Sen. Marco Rubio told ABC's "This Week" on Sunday that he believes he is ready and qualified to be president. He also says he has the experience for the job.
"But I think that's true for multiple other people that would want to run," the Florida Republican tells Jonathan Karl. "I mean I'll be 43 this month, but the other thing that perhaps people don't realize, I've served now in public office for the better part of 14 years."
Rubio is also touching all the bases that all modern presidential candidates must:
Book: Yes, has a new book tentatively scheduled for release in late 2014, from same publisher of his 2012 memoir "An American Son."
Iowa visits: Yes, just days after 2012 election, but has been largely holding off on a new wave of trips to early voting states. That's changing now.
South Carolina: Yes. In ahead of the 2016 pack, headlining state's Silver Elephant dinner in 2012. Stay tuned for more.
Foreign travel: Yes. Delivered foreign policy speech in London in early December, visited the Philippines, Japan and South Korea in January; Israel, Jordan, Palestinian Authority in February 2013. Also went to Israel after 2010 election to Senate, Afghanistan and Pakistan in 2011, Spain, Germany, Haiti and Colombia in 2012. Member of the Senate Intelligence Committee and the Senate Foreign Relations Committee.
Meet the money: Yes, aggressive national fundraising outreach. Raised more money last year than potential rivals Ted Cruz and Rand Paul. Met potential donors in New York and California. One of only a few possible candidates to attend September 2013 event at home of Woody Johnson, New York Jets' owner and Mitt Romney's national finance chairman. Also attended a fundraising strategy meeting at the National Republican Senatorial Committee headquarters in Washington with well-connected lobbyists and Romney bundlers from 2012 election.
Networking: Yes, conservative and party activists, focused in part on repairing tea party relationships strained over immigration. Speech to National Rifle Association in April; also foreign policy speech at University of Texas. Well-received speech to Conservative Political Action Conference in March, though he lagged in the symbolic straw poll. Campaigned for Republican in Virginia governor's race last fall. Spent more than $200,000 in early December 2013 from PAC to help U.S. Rep. Tom Cotton, who's running for the U.S Senate in Arkansas. In October won standing ovations at Values Voter conference when affirming his Christian faith and denouncing "rising tide of intolerance" toward social conservatives.
Hog the TV: Staying on par with most rivals in Sunday news show appearances, did one from New Hampshire in May. Blanketed all five Sunday shows one day in April 2013, before he dropped the subject of immigration. Frequent guest on news networks. Was granted coveted chance to present televised Republican response to Obama's State of the Union speech in 2013, which he did in two languages and with jarring reach for drink of water.
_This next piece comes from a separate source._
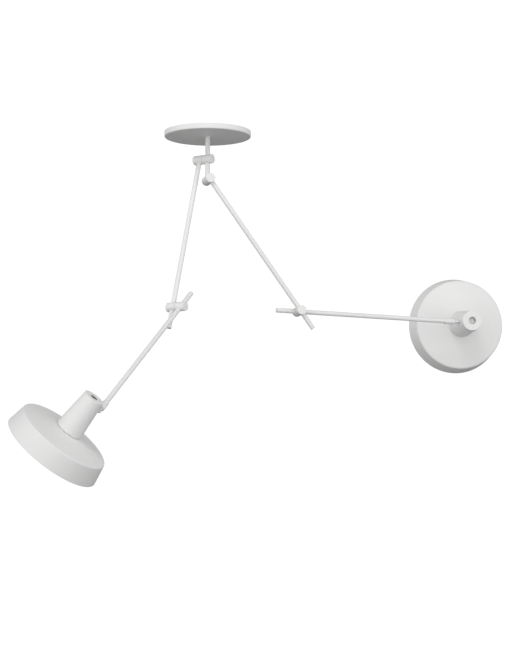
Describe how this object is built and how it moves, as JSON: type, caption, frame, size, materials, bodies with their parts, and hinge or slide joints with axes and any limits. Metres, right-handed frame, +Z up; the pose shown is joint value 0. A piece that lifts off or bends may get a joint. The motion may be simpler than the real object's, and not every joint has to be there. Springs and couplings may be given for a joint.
{
  "type": "two-arm ceiling lamp",
  "caption": "White ceiling lamp with a flat round canopy, a short stem and jointed arms, each ending in a swivelling drum-shaped metal shade with a tapered neck.",
  "frame": {"origin": "on the ceiling, at the middle of the ceiling strap's top face", "axes": "+Z up, away from the room; +X to the right and +Y away from a viewer who faces the lamp"},
  "size_m": [1.1161, 0.7229, 0.8341],
  "materials": {
    "white_paint": "matte",
    "bright_steel": "satin",
    "zinc_steel": "satin",
    "nylon": "matte",
    "white_plastic": "satin",
    "cap_metal": "satin",
    "opal_bulb": "satin"
  },
  "bodies": {
    "ceiling_mount": {"ceiling_strap": "zinc_steel", "canopy": "white_paint", "canopy_screw_left": "bright_steel", "canopy_screw_right": "bright_steel", "terminal_block": "nylon", "stem": "white_paint", "stem_nut": "zinc_steel"},
    "left_knuckle": {"left_shoulder_stem_half": "white_paint", "left_shoulder_stem_half_screw": "bright_steel", "left_shoulder_rivet": "bright_steel", "left_shoulder_washer": "nylon"},
    "left_upper_arm": {"left_shoulder_arm_half": "white_paint", "left_shoulder_arm_half_screw": "bright_steel", "left_upper_rod": "white_paint", "left_upper_rod_cap": "white_paint", "left_elbow_upper_half": "white_paint", "left_elbow_upper_half_screw": "bright_steel", "left_elbow_rivet": "bright_steel", "left_elbow_washer": "nylon"},
    "left_forearm": {"left_elbow_fore_half": "white_paint", "left_elbow_fore_half_screw": "bright_steel", "left_forearm_rod": "white_paint", "left_forearm_rod_cap": "white_paint"},
    "left_sleeve": {"left_swivel_sleeve": "white_paint", "left_swivel_pin": "bright_steel"},
    "left_tongue": {"left_swivel_tongue": "white_paint", "left_swivel_nut": "zinc_steel"},
    "left_shade_head": {"left_neck": "white_paint", "left_shade": "white_paint", "left_shade_ring": "white_plastic", "left_lampholder": "white_plastic", "left_bulb_cap": "cap_metal", "left_bulb": "opal_bulb"},
    "right_knuckle": {"right_shoulder_stem_half": "white_paint", "right_shoulder_stem_half_screw": "bright_steel", "right_shoulder_rivet": "bright_steel", "right_shoulder_washer": "nylon"},
    "right_upper_arm": {"right_shoulder_arm_half": "white_paint", "right_shoulder_arm_half_screw": "bright_steel", "right_upper_rod": "white_paint", "right_upper_rod_cap": "white_paint", "right_elbow_upper_half": "white_paint", "right_elbow_upper_half_screw": "bright_steel", "right_elbow_rivet": "bright_steel", "right_elbow_washer": "nylon"},
    "right_forearm": {"right_elbow_fore_half": "white_paint", "right_elbow_fore_half_screw": "bright_steel", "right_forearm_rod": "white_paint", "right_forearm_rod_cap": "white_paint"},
    "right_sleeve": {"right_swivel_sleeve": "white_paint", "right_swivel_pin": "bright_steel"},
    "right_tongue": {"right_swivel_tongue": "white_paint", "right_swivel_nut": "zinc_steel"},
    "right_shade_head": {"right_neck": "white_paint", "right_shade": "white_paint", "right_shade_ring": "white_plastic", "right_lampholder": "white_plastic", "right_bulb_cap": "cap_metal", "right_bulb": "opal_bulb"}
  },
  "joints": [
    {"name": "left_arm_turn", "type": "hinge", "parent": "ceiling_mount", "child": "left_knuckle", "pos_m": [0, 0, -0.0645], "axis": [0, 0, 1], "range_deg": [-150, 50]},
    {"name": "left_shoulder", "type": "hinge", "parent": "left_knuckle", "child": "left_upper_arm", "pos_m": [-0.00938, 0.0063, -0.0645], "axis": [-0.83, 0.5577, 0], "range_deg": [-108.2, 75.8]},
    {"name": "left_elbow", "type": "hinge", "parent": "left_upper_arm", "child": "left_forearm", "pos_m": [-0.06664, -0.07891, -0.41789], "axis": [-0.83, 0.5577, 0], "range_deg": [-167.8, 102.2]},
    {"name": "left_sleeve_swivel", "type": "hinge", "parent": "left_forearm", "child": "left_sleeve", "pos_m": [-0.22042, -0.32802, -0.67218], "axis": [0.4209, 0.6264, 0.6561], "range_deg": [-154.7, 185.3]},
    {"name": "left_shade_tilt", "type": "hinge", "parent": "left_sleeve", "child": "left_tongue", "pos_m": [-0.22042, -0.32802, -0.67218], "axis": [-0.704, 0.6817, -0.1991], "range_deg": [-137.2, 12.8]},
    {"name": "left_shade_turn", "type": "hinge", "parent": "left_tongue", "child": "left_shade_head", "pos_m": [-0.22042, -0.32802, -0.67218], "axis": [0.7023, 0.6266, -0.338], "range_deg": [-175.4, 74.6]},
    {"name": "right_arm_turn", "type": "hinge", "parent": "ceiling_mount", "child": "right_knuckle", "pos_m": [0, 0, -0.114], "axis": [0, 0, 1], "range_deg": [-50, 150]},
    {"name": "right_shoulder", "type": "hinge", "parent": "right_knuckle", "child": "right_upper_arm", "pos_m": [0.00269, -0.01097, -0.114], "axis": [0.2385, -0.9711, 0], "range_deg": [-45, 56.2]},
    {"name": "right_elbow", "type": "hinge", "parent": "right_upper_arm", "child": "right_forearm", "pos_m": [0.21175, 0.04037, -0.41247], "axis": [0.2385, -0.9711, 0], "range_deg": [-187.3, 82.7]},
    {"name": "right_sleeve_swivel", "type": "hinge", "parent": "right_forearm", "child": "right_sleeve", "pos_m": [0.58525, 0.14375, -0.42532], "axis": [-0.9706, -0.2384, 0.0332], "range_deg": [-136.6, 203.4]},
    {"name": "right_shade_tilt", "type": "hinge", "parent": "right_sleeve", "child": "right_tongue", "pos_m": [0.58525, 0.14375, -0.42532], "axis": [0.1814, -0.8151, -0.5502], "range_deg": [-80.7, 69.3]},
    {"name": "right_shade_turn", "type": "hinge", "parent": "right_tongue", "child": "right_shade_head", "pos_m": [0.58525, 0.14375, -0.42532], "axis": [-0.9815, -0.1848, -0.0499], "range_deg": [-67.1, 182.9]}
  ]
}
Do something: Broker of Senate immigration overhaul, though he's gone quiet on the issue. Worked with anti-abortion groups on Senate version of bill that would ban abortions after 20 weeks. Early leader in so-far futile effort to starve federal health care law of money.
Take a stand: A 2014 initiative on poverty that calls for replacing the earned income tax credit with a federal wage supplement for workers in certain low-paying jobs. Advocates tea party fiscal conservatism and repeal of the health care law. Has become a leading GOP voice in foreign policy, pressing for stronger U.S. action in geopolitical hot spots. On climate change: "I do not believe that human activity is causing these dramatic changes to our climate the way these scientists are portraying it." Proposed legislative remedies would "destroy our economy."
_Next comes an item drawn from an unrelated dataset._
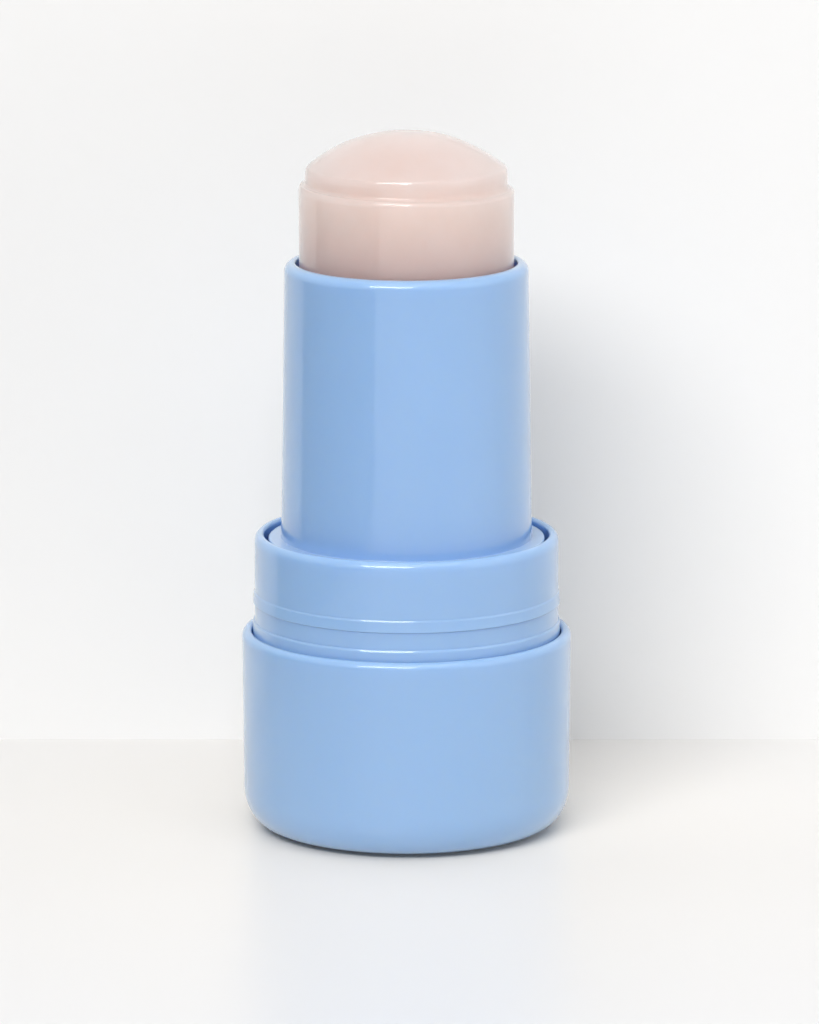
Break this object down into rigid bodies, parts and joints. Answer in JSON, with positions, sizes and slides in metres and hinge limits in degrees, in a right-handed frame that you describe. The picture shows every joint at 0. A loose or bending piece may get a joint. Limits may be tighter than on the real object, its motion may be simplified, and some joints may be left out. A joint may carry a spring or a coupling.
{
  "type": "cooling balm stick",
  "caption": "Round twist-up balm stick with a domed pink balm, a flanged blue barrel, and a wide base with a cap seat.",
  "frame": {"origin": "centre of the underside of the base, on the surface it stands on", "axes": "+Z along the stick's axis, from the base to the dome; the stick is round, so +X and +Y are free"},
  "size_m": [0.04, 0.04, 0.0853],
  "materials": {
    "base_plastic": "smooth gloss",
    "collar_plastic": "smooth gloss",
    "barrel_plastic": "smooth gloss",
    "mechanism_plastic": "natural satin",
    "balm": "waxy, slightly translucent"
  },
  "bodies": {
    "base": {"base_shell": "base_plastic", "collar": "collar_plastic", "spindle": "mechanism_plastic"},
    "barrel": {"barrel": "barrel_plastic"},
    "carriage": {"carrier": "mechanism_plastic", "balm": "balm"}
  },
  "joints": [
    {"name": "barrel_twist", "type": "hinge", "parent": "base", "child": "barrel", "pos_m": [0, 0, 0.03], "axis": [0, 0, 1], "range_deg": [-990, 1500]},
    {"name": "carrier_lift", "type": "slide", "parent": "barrel", "child": "carriage", "axis": [0, 0, 1], "range_m": [-0.0165, 0.025]}
  ],
  "couplings": [
    {"joint": "carrier_lift", "follows": "barrel_twist", "m_per_rad": 0.00095493}
  ]
}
Baggage: A rift with his tea party constituency on immigration, "a real trial for me." Deflection: Go aggressive on a matter of common ground, which he did in pledging to take apart Obama's health law. Dry-mouthed Rubio suffered embarrassing moment when he clumsily reached for water while delivering GOP response to Obama's State of the Union address. Deflection: Self-deprecating jokes about it. Thin resume for presidency, but others -- Obama included -- have powered through that problem. Bush shadow: unclear if he would run should his mentor, former Florida Gov. Jeb Bush, get in the race.
Shadow campaign: Beginning more aggressive travel to early voting states; has lagged potential rivals on that front. Ramping up in other ways, too: Shuffled his staff and directed political resources of his Reclaim America PAC to three big Senate midterm races this year, one of them the GOP primary in Iowa.
Social media: Aggressive, with large followings, appears to make personal use of Twitter more than staff-generated Facebook. Takes lots of shots at the health law. On Facebook, lists "Pulp Fiction" movie and "The Tudors" historical fiction TV series among favorites.
Asked a timetable for his decision to run, he said, "It's something I'll consider at the end of this year."
"I will not have some sort of exit strategy to run for the Senate, too," Rubio said. "I believe that if you want to be president of the United States, you run for president. You don't run for president with some eject button in the cockpit that allows your to go on an exit ramp if it doesn't work out."
One factor in his decision is likely whether Florida's former Gov. Jeb Bush will enter the fray. Political observers don't expect two "mainstream" Republicans from Florida would campaign against each other.
"Sen. Rubio needs to straddle tea party conservatives with mainstream Republicans, and if he can survive Iowa and New Hampshire, he's got an opportunity," said Matthew Corrigan, a political science professor at the University of North Florida.
Corrigan said Rubio has the ability to appeal to young and Latino voters. He said he provides the Republican Party with a fresh look for the future, but Corrigan said he lacks the experience in running a branch of the government.
Corrigan said fundraising could be complicated if both Rubio and and Bush decide to run for president.